Depuis le premier contact, nous avons eu en face de nous des gens très compréhensifs qui ont toujours cherché des solutions. Les discussions d’aménagement des bureaux étaient un vrai travail d’équipe. Les responsables de chez Alfred Müller AG ont tout fait pour que nous puissions nous installer dans les meilleures conditions. Ils voulaient garder leur propre tissu d’entrepreneurs pour avoir une qualité de réalisation, et nous avons supervisé les devis. En outre, ils nous ont proposé un accompagnement au niveau de l’investissement. Le fait de nous avoir donné la possibilité de partager et d’étaler dans le temps les investissements d’équipement, notamment pour la salle blanche, était un plus pour nous. Nous entretenons un dialogue fécond, l’écoute et le suivi sont réels.

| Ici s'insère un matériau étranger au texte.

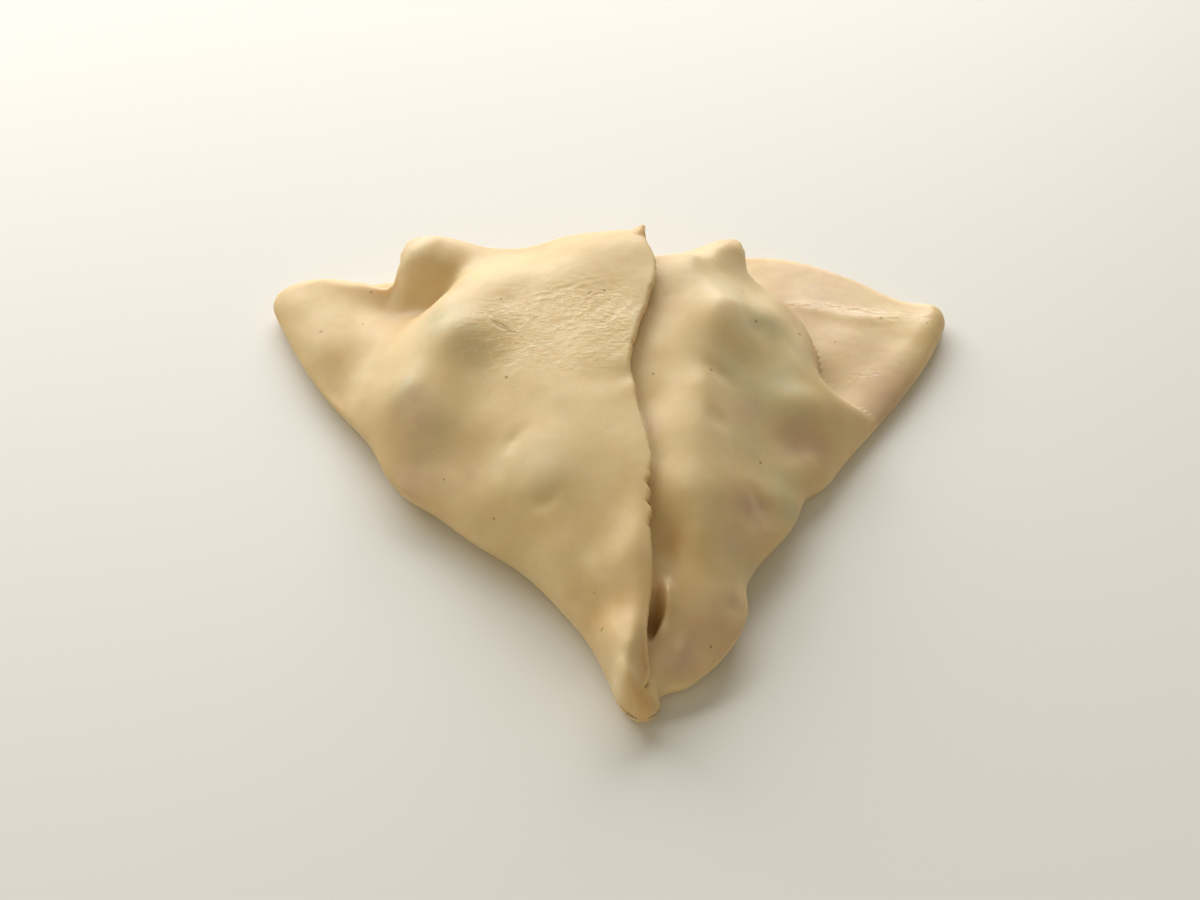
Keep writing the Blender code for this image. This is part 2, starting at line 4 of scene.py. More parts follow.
import bpy
import numpy as np
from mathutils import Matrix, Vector


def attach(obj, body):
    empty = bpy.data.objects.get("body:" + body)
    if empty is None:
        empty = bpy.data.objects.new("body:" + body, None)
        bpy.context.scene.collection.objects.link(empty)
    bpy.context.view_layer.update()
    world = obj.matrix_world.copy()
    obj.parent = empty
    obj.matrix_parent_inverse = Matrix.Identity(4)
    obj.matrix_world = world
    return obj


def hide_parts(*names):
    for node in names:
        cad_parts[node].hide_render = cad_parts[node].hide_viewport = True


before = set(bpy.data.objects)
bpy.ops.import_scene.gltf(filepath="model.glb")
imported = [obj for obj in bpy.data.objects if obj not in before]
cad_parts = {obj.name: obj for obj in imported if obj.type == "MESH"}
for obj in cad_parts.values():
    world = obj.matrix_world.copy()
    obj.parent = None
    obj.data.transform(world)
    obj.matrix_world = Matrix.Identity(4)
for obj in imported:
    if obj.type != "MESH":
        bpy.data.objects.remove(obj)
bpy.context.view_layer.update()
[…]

Je suis très satisfait.

Aller dans l’espace, est-ce pour vous un rêve personnel?

Je n’avais jamais eu comme rêve d’aller dans l’espace. Mais j’ai toujours eu des rêves – et malheureusement, je les ai réalisés trop tôt (rit). C’est d’ailleurs mon conseil: ayez les rêves les plus fous et les plus inatteignables. Tâchez de les atteindre au cours de votre vie. Soyez ambitieux. Soyez fous. Peut-être qu’un jour, ce sera normal d’aller sur la Lune ou sur Mars.

«Peut-être qu’un jour, ce sera normal d’aller sur la Lune ou sur Mars.»

Olivier Henin, CEO de Syderal Swiss

HAUTEMENT SPÉCIALISÉ

La salle blanche

Les installations de production de la salle blanche représentent un défi particulier et un investissement à long terme. Techniquement, la salle blanche n’est pas évidente à mettre en place, car la concentration particulaire doit être maîtrisée afin de minimiser l’introduction, la génération et la rétention de particules à l’intérieur. Les paramètres tels que la température, l’humidité et la pression relative sont maintenus à un niveau précis.

Syderal Swiss SA

Syderal Swiss conçoit et produit des équipements électroniques pour des applications spatiales. L’entreprise est née en 2003, sur les fondements d’Alcatel Space Switzerland. Aujourd'hui, elle emploie 70 personnes en Suisse et 20 en Pologne, à Gdańsk, dont 50 pour cent dans l’ingénierie. Syderal Swiss forme spécifiquement ses employés à la production spatiale.